For defect types with high wafer impact (bridging, pattern collapse), most production fabs run review sampling rates between 5% and 20% of detected defect sites, which is enough for the classifier to provide statistically meaningful composition estimates. For lower-impact categories where sampling is at 1-2%, the classifier output should be treated as directional rather than precise. We communicate this directly to customers during onboarding and include sampling rate context in the alerts the system generates.
Model Behavior on Novel Defect Types
One of the questions we get most often is: what happens when a defect type appears that the model has not seen? This is a real concern for process teams introducing new materials or new process steps. The answer is that the model will classify novel defects into the most visually similar existing category, usually with lower confidence scores. Low-confidence classifications are flagged differently in the SynthKernel alert system — they route to human review rather than auto-binning.

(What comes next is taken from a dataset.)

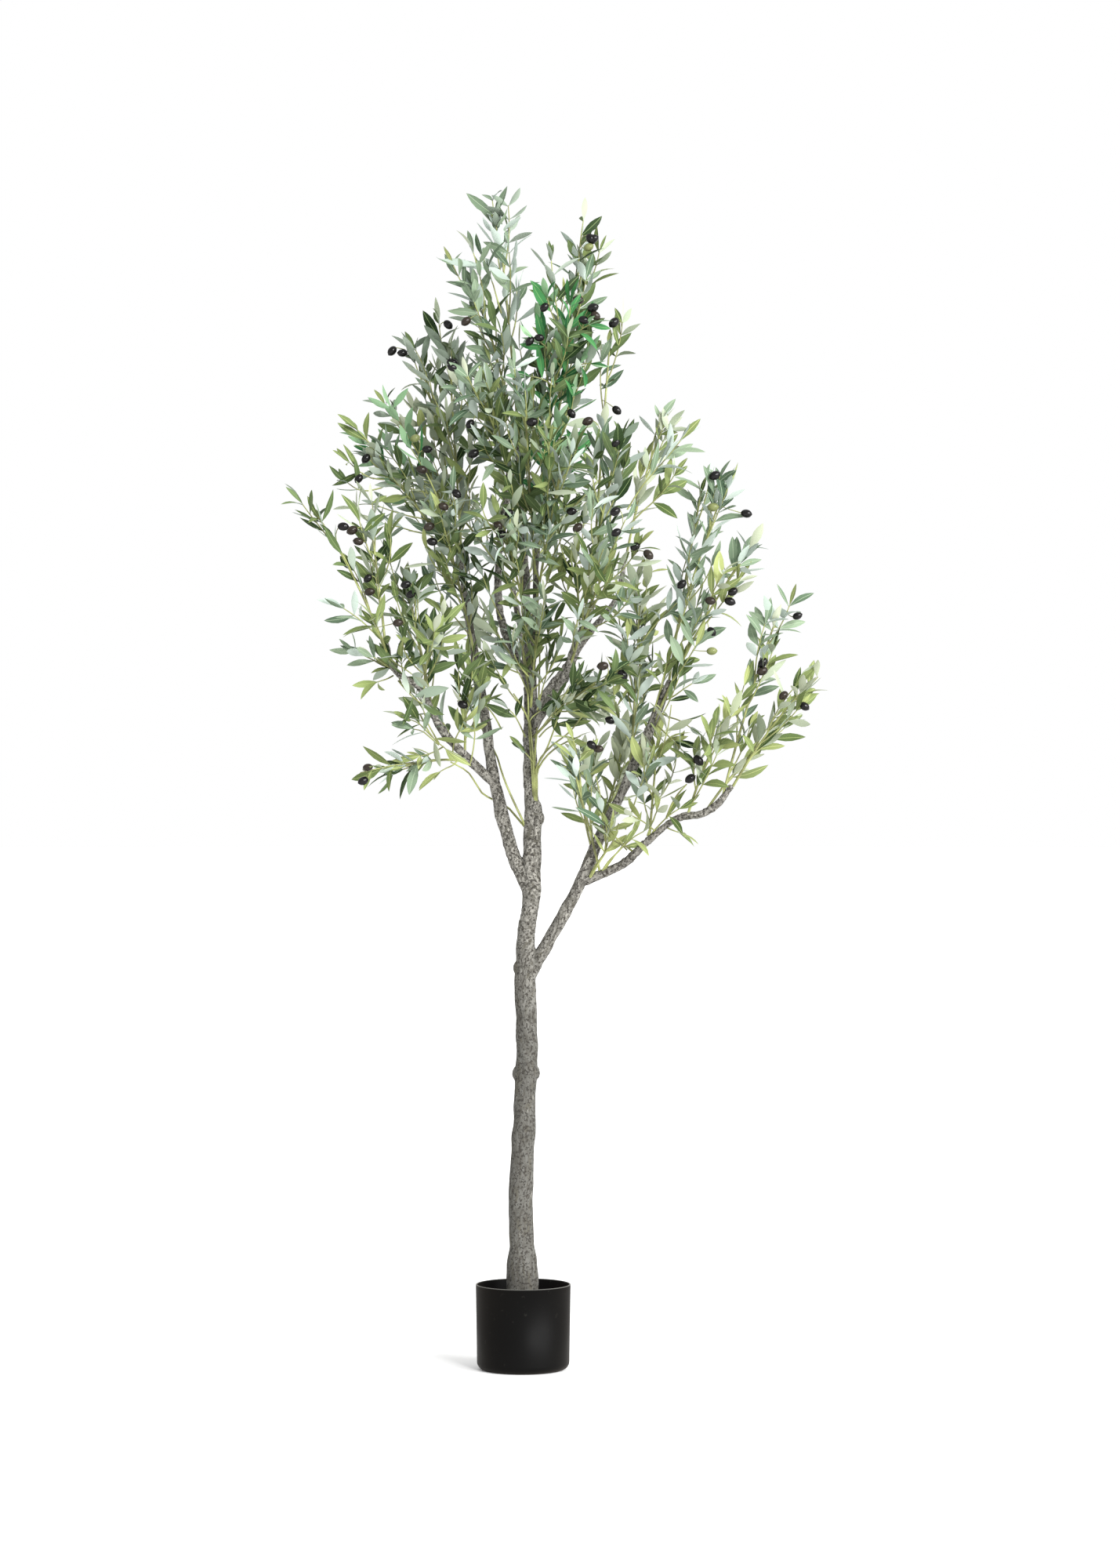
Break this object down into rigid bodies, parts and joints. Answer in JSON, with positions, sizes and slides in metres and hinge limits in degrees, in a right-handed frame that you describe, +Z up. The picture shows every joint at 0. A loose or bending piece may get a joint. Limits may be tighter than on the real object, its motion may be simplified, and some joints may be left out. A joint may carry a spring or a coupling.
{
  "type": "artificial olive tree",
  "caption": "Artificial olive tree with a knobbly trunk, tapering boughs and sprays of narrow leaves and olives, standing in a plain round pot.",
  "frame": {"origin": "centre of the pot's flat underside", "axes": "+Z up along the trunk, +X to the viewer's right and +Y away from the viewer as the picture shows the tree"},
  "size_m": [0.9315, 0.6352, 2.1299],
  "materials": {
    "pot": "black moulded plastic with a soft satin sheen",
    "fill": "dark cast weight, rough",
    "bark": "grey-brown moulded bark with fine upright furrows, dark pits and pale patches, dull",
    "leaf": "printed leaf cloth, dull green above and pale grey-green below, with glossy dark olives and yellow-green plastic stems",
    "stem": "yellow-green plastic-coated wire stem, satin",
    "olive": "glossy near-black plastic olive, a few brown or green"
  },
  "bodies": {
    "root": {"bough_back": "bark", "bough_back_left": "bark", "bough_back_right": "bark", "bough_left": "bark", "bough_left_side": "bark", "bough_right": "bark", "bough_right_side": "bark", "bough_upper_right": "bark", "foliage_back_left": "leaf", "foliage_back_left_out": "leaf", "foliage_back_low_left": "leaf", "foliage_back_low_right": "leaf", "foliage_back_mid": "leaf", "foliage_back_right": "leaf", "foliage_bright": "leaf", "foliage_centre_left": "leaf", "foliage_centre_low": "leaf", "foliage_dark_front": "leaf", "foliage_left_between": "leaf", "foliage_left_high": "leaf", "foliage_left_high_out": "leaf", "foliage_left_inner": "leaf", "foliage_left_low": "leaf", "foliage_left_mid": "leaf", "foliage_left_side_front": "leaf", "foliage_left_side_low": "leaf", "foliage_left_side_mid": "leaf", "foliage_left_side_out": "leaf", "foliage_left_tip": "leaf", "foliage_left_tip_out": "leaf", "foliage_left_top": "leaf", "foliage_left_top_inner": "leaf", "foliage_right_crest": "leaf", "foliage_right_far": "leaf", "foliage_right_front": "leaf", "foliage_right_high": "leaf", "foliage_right_inner": "leaf", "foliage_right_low_in": "leaf", "foliage_right_pale": "leaf", "foliage_right_low_rear": "leaf", "foliage_right_spire": "leaf", "foliage_right_top": "leaf", "foliage_right_wide": "leaf", "foliage_side_foot": "leaf", "foliage_side_inner": "leaf", "foliage_side_mid": "leaf", "foliage_side_tip": "leaf", "foliage_side_tip_low": "leaf", "foliage_side_tip_out": "leaf", "foliage_top": "leaf", "foliage_top_left": "leaf", "foliage_top_right": "leaf", "foliage_upper_front": "leaf", "foliage_upper_left": "leaf", "foliage_upper_mid": "leaf", "leader": "bark", "leader_fork": "bark", "pot": "pot", "pot_fill": "fill", "trunk": "bark"}
  },
  "joints": []
}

The confidence threshold for auto-binning is configurable per fab and per defect category. Customers with more conservative quality requirements typically set the threshold higher, meaning more events route to human review. Customers with well-characterized processes and high review throughput costs often set it lower. The default is calibrated to produce approximately the same false-positive rate as an experienced engineer reviewing under normal conditions — but that default should be validated against the customer's specific process before production deployment.
What Accuracy Does Not Capture
The accuracy metric measures whether the model assigns the right label to each image. It does not measure whether the classification is useful for yield improvement. A model that perfectly classifies every particle defect as "particle" is less useful than a model that also estimates whether the particle is likely to be a yield killer based on its location, size, and composition indicators. That second capability — yield impact scoring — is where we focus development effort beyond baseline accuracy.

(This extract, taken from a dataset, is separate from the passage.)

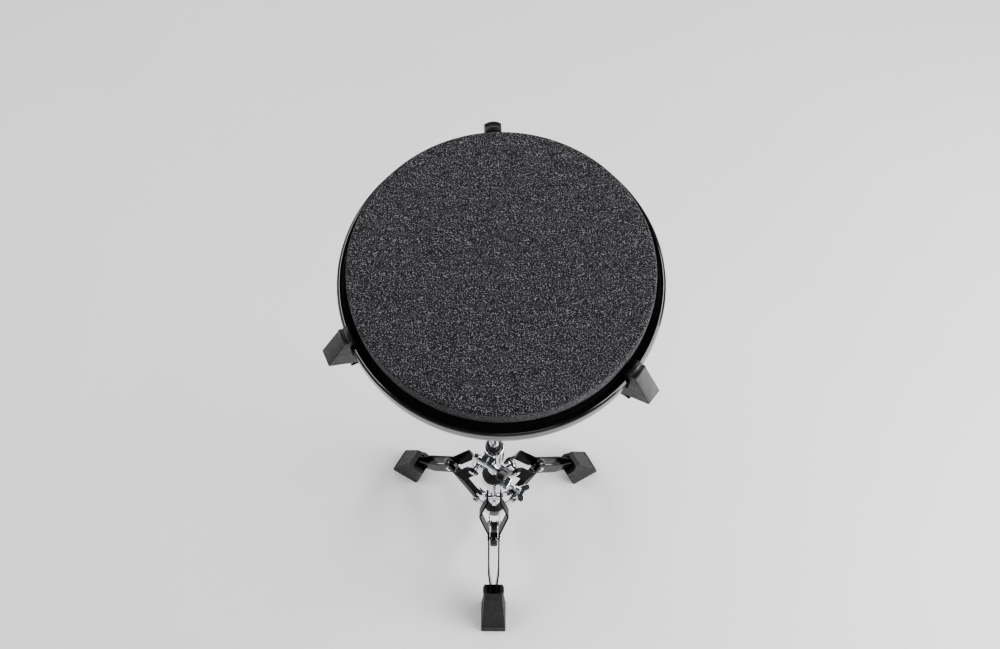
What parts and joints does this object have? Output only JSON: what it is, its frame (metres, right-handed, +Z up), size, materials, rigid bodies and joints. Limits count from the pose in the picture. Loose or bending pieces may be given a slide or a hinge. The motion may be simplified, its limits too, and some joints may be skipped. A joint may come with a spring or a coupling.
{
  "type": "practice pad",
  "caption": "Round drum practice pad with a flecked foam top, gripped in an adjustable arm basket on a height-adjustable folding tripod stand.",
  "frame": {"origin": "middle of the whole object's footprint box, on the floor", "axes": "+Z up; -Y towards the player; +X to the player's right"},
  "size_m": [0.323, 0.3634, 0.7845],
  "materials": {
    "foam": "fine closed-cell foam, charcoal with light flecks",
    "rim": "satin moulded, soft bright edge",
    "board": "raw fibreboard",
    "under_sheet": "ribbed anti-slip sheet",
    "grip_rubber": "satin moulded rubber",
    "boot_rubber": "dull mottled rubber",
    "cap_rubber": "dull rubber",
    "strip_paint": "black powder coat, satin",
    "stay_paint": "black paint, semi-gloss",
    "chrome": "bright plating",
    "fastener_chrome": "bright plated fasteners",
    "pressed_chrome": "plated pressed plate",
    "bearing_plastic": "dull moulded nylon",
    "knee_plastic": "glossy moulded nylon",
    "handle_plastic": "fine grained moulding"
  },
  "bodies": {
    "lower_stand": {"lower_tube": "chrome", "tube_end_cap": "cap_rubber", "stay_collar_plate_1": "pressed_chrome", "stay_collar_plate_2": "pressed_chrome", "stay_collar_plate_3": "pressed_chrome", "stay_collar_core": "bearing_plastic", "stay_bolts": "fastener_chrome", "stay_spacers": "fastener_chrome", "height_clamp": "chrome", "clamp_bush": "bearing_plastic", "clamp_nut": "fastener_chrome"},
    "clamp_screw": {"clamp_bolt": "fastener_chrome", "clamp_handle": "handle_plastic"},
    "tube_glide": {"upper_tube_glide": "bearing_plastic"},
    "upper_post": {"upper_tube": "chrome", "tilter_lower_yoke": "chrome", "tilter_bolt": "fastener_chrome"},
    "tilter_wing": {"tilter_wing_nut": "fastener_chrome"},
    "basket": {"tilter_upper_yoke": "chrome", "basket_spindle": "fastener_chrome", "spindle_nuts": "fastener_chrome", "basket_hub": "pressed_chrome", "basket_arm_pins": "fastener_chrome"},
    "spider": {"basket_spider": "pressed_chrome"},
    "knob": {"basket_knob": "handle_plastic"},
    "pad": {"pad_foam": "foam", "pad_rim": "rim", "pad_board": "board", "pad_under_sheet": "under_sheet"},
    "leg_collar": {"leg_collar_plate_1": "pressed_chrome", "leg_collar_plate_2": "pressed_chrome", "leg_collar_plate_3": "pressed_chrome", "leg_collar_sleeve": "bearing_plastic", "leg_bolts": "fastener_chrome", "leg_spacers": "fastener_chrome"},
    "lock_screw": {"lock_wing_screw": "fastener_chrome"},
    "arm_1": {"basket_arm_1": "pressed_chrome", "arm_grip_1": "grip_rubber"},
    "leg_1": {"leg_1_strip_left": "strip_paint", "leg_1_strip_right": "strip_paint", "knee_pin_1": "fastener_chrome", "rubber_foot_1": "boot_rubber"},
    "stay_1": {"stay_1": "stay_paint", "knee_block_1": "knee_plastic"},
    "arm_2": {"basket_arm_2": "pressed_chrome", "arm_grip_2": "grip_rubber"},
    "leg_2": {"leg_2_strip_left": "strip_paint", "leg_2_strip_right": "strip_paint", "knee_pin_2": "fastener_chrome", "rubber_foot_2": "boot_rubber"},
    "stay_2": {"stay_2": "stay_paint", "knee_block_2": "knee_plastic"},
    "arm_3": {"basket_arm_3": "pressed_chrome", "arm_grip_3": "grip_rubber"},
    "leg_3": {"leg_3_strip_left": "strip_paint", "leg_3_strip_right": "strip_paint", "knee_pin_3": "fastener_chrome", "rubber_foot_3": "boot_rubber"},
    "stay_3": {"stay_3": "stay_paint", "knee_block_3": "knee_plastic"}
  },
  "joints": [
    {"name": "clamp_turn", "type": "hinge", "parent": "lower_stand", "child": "clamp_screw", "pos_m": [-0.01008, -0.02021, 0.291], "axis": [0.8387, -0.5446, 0], "range_deg": [0, 360]},
    {"name": "height_slide", "type": "slide", "parent": "lower_stand", "child": "tube_glide", "axis": [0, 0, 1], "range_m": [-0.1, 0.08]},
    {"name": "post_swivel", "type": "hinge", "parent": "tube_glide", "child": "upper_post", "pos_m": [0, -0.00469, 0.45], "axis": [0, 0, 1], "continuous": true},
    {"name": "tilter_wing_turn", "type": "hinge", "parent": "upper_post", "child": "tilter_wing", "pos_m": [0.018, -0.00469, 0.622], "axis": [1, 0, 0], "continuous": true},
    {"name": "basket_tilt", "type": "hinge", "parent": "upper_post", "child": "basket", "pos_m": [0, -0.00469, 0.622], "axis": [1, 0, 0], "range_deg": [-35, 40]},
    {"name": "spider_slide", "type": "slide", "parent": "basket", "child": "spider", "axis": [0, 0.0872, -0.9962], "range_m": [0, 0.0034]},
    {"name": "knob_turn", "type": "hinge", "parent": "spider", "child": "knob", "pos_m": [0.0074, 0.01, 0.6713], "axis": [0, -0.0872, 0.9962], "range_deg": [0, 800]},
    {"name": "pad_seat", "type": "slide", "parent": "basket", "child": "pad", "axis": [0, 0.0872, -0.9962], "range_m": [0, 0.01759]},
    {"name": "arm_1_open", "type": "hinge", "parent": "basket", "child": "arm_1", "pos_m": [0.00618, 0.02823, 0.69197], "axis": [-0.9981, -0.0608, -0.0053], "range_deg": [0, 8.05]},
    {"name": "arm_2_open", "type": "hinge", "parent": "basket", "child": "arm_2", "pos_m": [-0.01073, -0.00008, 0.68949], "axis": [0.4226, -0.9029, -0.079], "range_deg": [0, 8.05]},
    {"name": "arm_3_open", "type": "hinge", "parent": "basket", "child": "arm_3", "pos_m": [0.02312, -0.00398, 0.68915], "axis": [0.6184, 0.7829, 0.0685], "range_deg": [0, 8.05]},
    {"name": "leg_fold", "type": "slide", "parent": "lower_stand", "child": "leg_collar", "axis": [0, 0, 1], "range_m": [0, 0.0242]},
    {"name": "lock_screw_turn", "type": "hinge", "parent": "leg_collar", "child": "lock_screw", "pos_m": [0.03464, -0.02469, 0.192], "axis": [0.866, -0.5, 0], "continuous": true},
    {"name": "leg_1_pivot", "type": "hinge", "parent": "leg_collar", "child": "leg_1", "pos_m": [0, -0.03419, 0.192], "axis": [1, 0, 0], "range_deg": [0, 29.65]},
    {"name": "stay_1_pivot", "type": "hinge", "parent": "lower_stand", "child": "stay_1", "pos_m": [0, -0.03419, 0.055], "axis": [-1, 0, 0], "range_deg": [0, 23.1]},
    {"name": "leg_2_pivot", "type": "hinge", "parent": "leg_collar", "child": "leg_2", "pos_m": [0.02555, 0.01006, 0.192], "axis": [-0.5, 0.866, 0], "range_deg": [0, 29.65]},
    {"name": "stay_2_pivot", "type": "hinge", "parent": "lower_stand", "child": "stay_2", "pos_m": [0.02555, 0.01006, 0.055], "axis": [0.5, -0.866, 0], "range_deg": [0, 23.1]},
    {"name": "leg_3_pivot", "type": "hinge", "parent": "leg_collar", "child": "leg_3", "pos_m": [-0.02555, 0.01006, 0.192], "axis": [-0.5, -0.866, 0], "range_deg": [0, 29.65]},
    {"name": "stay_3_pivot", "type": "hinge", "parent": "lower_stand", "child": "stay_3", "pos_m": [-0.02555, 0.01006, 0.055], "axis": [0.5, 0.866, 0], "range_deg": [0, 23.1]}
  ],
  "couplings": [
    {"joint": "spider_slide", "follows": "pad_seat", "ratio": 0.19048},
    {"joint": "knob_turn", "follows": "pad_seat", "rad_per_m": 793.65},
    {"joint": "arm_1_open", "follows": "pad_seat", "rad_per_m": 7.9365},
    {"joint": "arm_2_open", "follows": "pad_seat", "rad_per_m": 7.9365},
    {"joint": "arm_3_open", "follows": "pad_seat", "rad_per_m": 7.9365},
    {"joint": "leg_1_pivot", "follows": "leg_fold", "rad_per_m": 21.339},
    {"joint": "stay_1_pivot", "follows": "leg_fold", "rad_per_m": 16.596},
    {"joint": "leg_2_pivot", "follows": "leg_fold", "rad_per_m": 21.339},
    {"joint": "stay_2_pivot", "follows": "leg_fold", "rad_per_m": 16.596},
    {"joint": "leg_3_pivot", "follows": "leg_fold", "rad_per_m": 21.339},
    {"joint": "stay_3_pivot", "follows": "leg_fold", "rad_per_m": 16.596}
  ]
}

Yield impact scoring uses the classification output as input, combined with die map position, process layer, and historical yield correlation data for the same defect type at the same process step. A particle on open field at M1 on a 14nm DRAM process has a very different yield impact than the same-sized particle bridging two critical net connections. The classifier sees them both as "particle (organic)" at 96% confidence. The yield impact score differentiates them.
When to Involve Human Reviewers
Our recommendation: human expert review should focus on three scenarios. First, any classification below 85% confidence — these are genuine hard cases where the model is uncertain and the uncertainty matters for yield decisions. Second, any novel defect type appearing at a new process step or after a recipe change — the model has not seen this variant before, and human review establishes the ground truth that enables retraining. Third, the CD deviation category at sub-7nm nodes — this is where model performance is weakest relative to the yield impact of the defect type, and the combination of high impact and moderate accuracy argues for human verification.
For everything else — high-confidence classifications of well-characterized defect types at qualified nodes — automated binning is both faster and more consistent than human review under production conditions. The goal is not to eliminate human judgment; it is to ensure that human judgment is applied where it adds the most value, rather than being spread thin across thousands of routine review events per day.